For a long time, I’ve led the automation team at Mozilla. This past fall, I took on the job of leading the QA team as well. I don’t really like the term “QA.” Technically, it means “Quality Assurance.” It’s a term borrowed from industrial settings where you actually have quality inspectors (maybe you’ve seen tags that say “quality inspected by inspector 31” on products) that assure a certain level of quality by inspecting a relevant sample of products as they come off the assembly line/factory floor.

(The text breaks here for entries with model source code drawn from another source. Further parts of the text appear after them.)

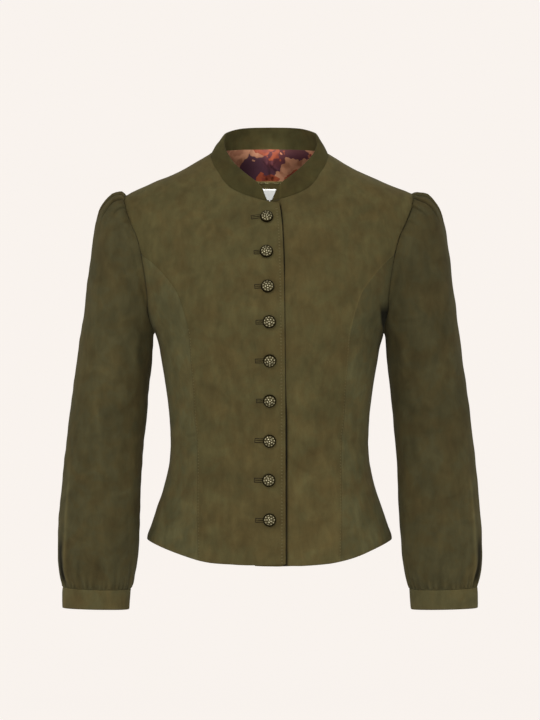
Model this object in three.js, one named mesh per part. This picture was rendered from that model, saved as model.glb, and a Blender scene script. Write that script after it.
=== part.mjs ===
// Stand-collar suede jacket, hollow, in millimetres. +X is the wearer's left, the front faces -Y, +Z is up.
// The origin lies midway between the two points where the shoulder seams meet the collar.
import * as THREE from 'three';

// Driving dimensions
const WALL = 1.8;              // suede with its lining
const CUFF_WALL = 2.4;         // folded cuff band
const COLLAR_WALL = 2.2;       // two layers of suede
const LINING_WALL = 0.9;
const LABEL_WALL = 0.6;
const SEAM_GAP = 0.32;         // between two pieces at a seam
const LAYER_GAP = 0.35;        // between two pieces that lie on each other
const LINING_GAP = 0.85;       // from the back's inner face, so that the facets of both stay clear
const OVERLAP_GAP = 0.8;       // between the two fronts where one covers the other
const WAIST_Z = -388;
const HEM_SIDE_Z = -514;       // hem at the side seam
const HEM_DROP_FRONT = 27.5;   // how much lower the hem is at the centre front
const HEM_DROP_BACK = 22;
const UNDERLAP_DROP = 1.5;     // the under front shows this much below the upper one
const ARMHOLE_TOP_Z = -57;
const ARMPIT_Z = -240;
const ARMHOLE_FRONT = 46;      // depth of the armhole before the shoulder line
const ARMHOLE_BACK = 50;
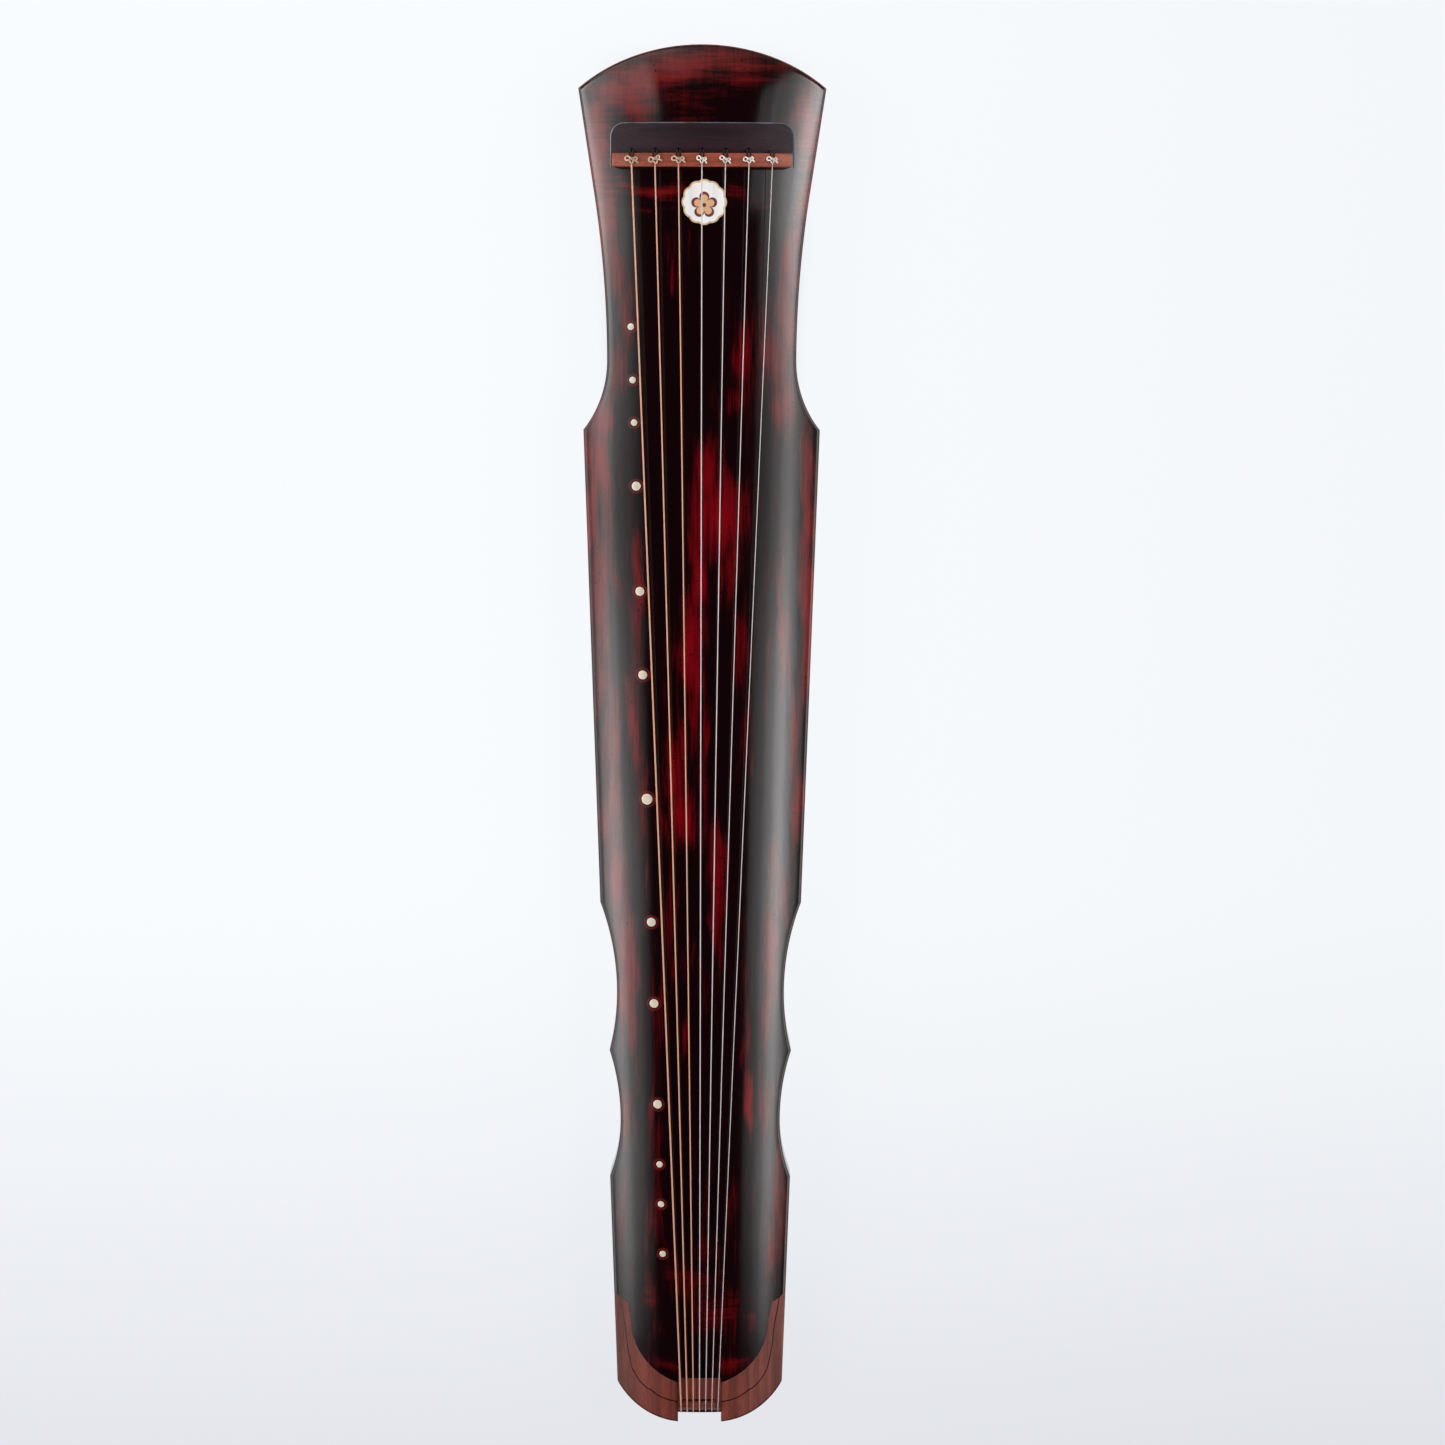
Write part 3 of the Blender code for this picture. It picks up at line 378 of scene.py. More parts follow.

In software, while there is a product, a release of that product is actually only a draft of a set of code at a particular point in time. The draft continues to be revised and to evolve for the lifetime of the product. The code that comprises Firefox 30 is largely the same code that is going to be Firefox 31, but there will be some additions and deletions. This, in a very simplistic sense, is what releasing software is all about.
So, this idea that anything is ever “finished” is a misnomer. The idea of a “completed” product is more or less false–a released product can be considered a completed package of code, and in that sense, we can analyze its quality on several metrics. But, due to the iterative nature of software development, it makes a lot more sense for a quality team to be focused on each of those iterations and to be involved in the engineering work alongside the teams wrestling with that code. This is where the term “Quality Engineering” comes from and describes far better what actually happens on a day to day basis. Finding issues with that code early and often results in a much higher bar of quality when the time comes to release that code.
Quality is also maintained by automated testing, which was always the first job of Mozilla’s automation team. The automated testing system at Mozilla catches several hundred issues a month and ensures they are addressed before any human ever installs that code.
Because it’s hard to change habits, I don’t expect anyone at Mozilla to stop referring to the quality team as “QA.” But, I will redefine those letters to stand for Quality and Automation.
Why do these kinds of silly definitions matter?
Because what you articulate is what you build. I want to move away from the passiveness of “assessment.” I want to move away from reviewing things that have been done to reviewing things that have yet to be. I want to see a team that is more proactive and less reactive. I want to help this team realize its own dream of engineering quality into the product by helping it use a more technical lens in its reviews and planning, by making better use of automation, by being more involved earlier in the iterations, and by deeper and more consistent use of metrics and data analysis.
Collections of people, like code, are iterative. Real change happens in bits at a time, and is rarely easy. Nonetheless, I look forward to making these changes hand in hand with the Quality and Automation team at Mozilla.